When the discussion of tagging binary strings in source code came up, I started to look into the standard library which string literals would have to be tagged as byte strings, and which are really character strings.
I found that the overwhelming majority of string literals in the standard Python library really denotes byte strings, if you ignore doc strings. Sometimes, it isn't obvious that they are binary strings, hence the smiley. Look at httplib.py:
__all__ = ["HTTP", ...
Not sure: Are Python function names byte strings or character strings? Probably doesn't matter either way. Python source code is definitely byte-oriented, explicitly wihthout any assumed encoding, so I'd lean towards byte strings here.
_UNKNOWN = 'UNKNOWN'
Looks like a character string. However, it is used in
self.version = _UNKNOWN # HTTP-Version
self.version is later sent on the byte-oriented HTTP protocol, so _UNKNOWN *is* a byte string.
_CS_IDLE = 'Idle'
These are enumerators, let's say they are character strings.

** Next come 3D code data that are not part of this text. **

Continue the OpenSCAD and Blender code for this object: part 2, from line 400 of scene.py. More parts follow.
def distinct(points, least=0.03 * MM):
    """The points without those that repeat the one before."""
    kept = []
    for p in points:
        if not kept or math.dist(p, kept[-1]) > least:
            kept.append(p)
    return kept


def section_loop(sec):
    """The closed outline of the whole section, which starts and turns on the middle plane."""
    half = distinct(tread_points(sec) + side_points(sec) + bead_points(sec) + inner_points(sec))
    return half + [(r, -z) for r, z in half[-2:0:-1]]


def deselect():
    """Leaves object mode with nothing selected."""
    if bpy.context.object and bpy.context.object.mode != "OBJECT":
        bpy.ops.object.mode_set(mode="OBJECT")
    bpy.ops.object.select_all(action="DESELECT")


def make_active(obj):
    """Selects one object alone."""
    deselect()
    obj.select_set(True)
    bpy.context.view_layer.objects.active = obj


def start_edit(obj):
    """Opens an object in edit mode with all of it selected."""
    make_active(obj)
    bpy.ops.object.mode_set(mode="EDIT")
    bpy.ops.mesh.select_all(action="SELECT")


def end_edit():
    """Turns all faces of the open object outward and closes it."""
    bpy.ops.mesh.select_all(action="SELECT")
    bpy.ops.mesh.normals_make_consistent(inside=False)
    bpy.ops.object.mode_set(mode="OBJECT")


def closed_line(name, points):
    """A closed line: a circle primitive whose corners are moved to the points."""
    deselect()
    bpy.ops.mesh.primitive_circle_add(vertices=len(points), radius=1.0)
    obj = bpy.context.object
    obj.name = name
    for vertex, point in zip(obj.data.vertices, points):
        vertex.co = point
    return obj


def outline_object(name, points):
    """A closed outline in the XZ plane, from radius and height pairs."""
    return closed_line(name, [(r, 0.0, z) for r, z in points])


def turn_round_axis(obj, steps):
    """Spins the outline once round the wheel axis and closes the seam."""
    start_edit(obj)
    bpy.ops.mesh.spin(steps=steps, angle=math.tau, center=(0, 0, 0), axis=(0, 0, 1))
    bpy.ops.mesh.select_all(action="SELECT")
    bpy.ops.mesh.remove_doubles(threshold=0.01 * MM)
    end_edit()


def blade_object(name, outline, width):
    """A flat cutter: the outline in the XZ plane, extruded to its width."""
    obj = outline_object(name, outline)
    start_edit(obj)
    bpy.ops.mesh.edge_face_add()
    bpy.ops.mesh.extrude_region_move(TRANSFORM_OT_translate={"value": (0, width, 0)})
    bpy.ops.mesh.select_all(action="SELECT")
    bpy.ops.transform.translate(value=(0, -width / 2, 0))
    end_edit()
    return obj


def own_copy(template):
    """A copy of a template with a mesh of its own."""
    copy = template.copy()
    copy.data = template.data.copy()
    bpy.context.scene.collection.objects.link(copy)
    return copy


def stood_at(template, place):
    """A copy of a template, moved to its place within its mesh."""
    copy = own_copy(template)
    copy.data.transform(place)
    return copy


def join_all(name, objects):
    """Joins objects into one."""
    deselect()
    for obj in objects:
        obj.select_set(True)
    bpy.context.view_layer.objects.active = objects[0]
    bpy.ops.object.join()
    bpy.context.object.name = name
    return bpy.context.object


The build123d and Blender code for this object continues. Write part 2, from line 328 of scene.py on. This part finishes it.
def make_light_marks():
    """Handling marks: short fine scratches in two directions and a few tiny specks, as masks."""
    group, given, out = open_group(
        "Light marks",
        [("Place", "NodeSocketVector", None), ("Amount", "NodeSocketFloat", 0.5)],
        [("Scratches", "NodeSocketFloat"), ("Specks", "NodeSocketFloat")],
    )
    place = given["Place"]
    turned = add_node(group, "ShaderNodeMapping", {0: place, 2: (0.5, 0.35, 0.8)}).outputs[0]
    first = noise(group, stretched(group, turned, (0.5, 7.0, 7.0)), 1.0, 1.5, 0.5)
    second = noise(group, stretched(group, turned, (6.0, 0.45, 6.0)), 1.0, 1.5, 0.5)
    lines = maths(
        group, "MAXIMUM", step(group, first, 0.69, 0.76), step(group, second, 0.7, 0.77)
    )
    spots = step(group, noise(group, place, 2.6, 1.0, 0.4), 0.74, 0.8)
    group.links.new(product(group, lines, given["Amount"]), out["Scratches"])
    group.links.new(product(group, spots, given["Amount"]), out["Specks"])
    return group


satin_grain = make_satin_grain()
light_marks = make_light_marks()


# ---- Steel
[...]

self.fp = sock.makefile('rb', 0)
Not sure. Could be a character string.
print "reply:", repr(line)
Definitely a character string.
version = "HTTP/0.9" status = "200" reason = ""
Protocol elements, thus byte string.
So, I'm arguing that byte strings are far more common than you may think at first sight. In particular, everything passed to .read(), either of a file, or of a socket, is a byte string, since files and network connections are byte-oriented. In the particular case of network connections, applying system conventions for narrow strings would be foolish.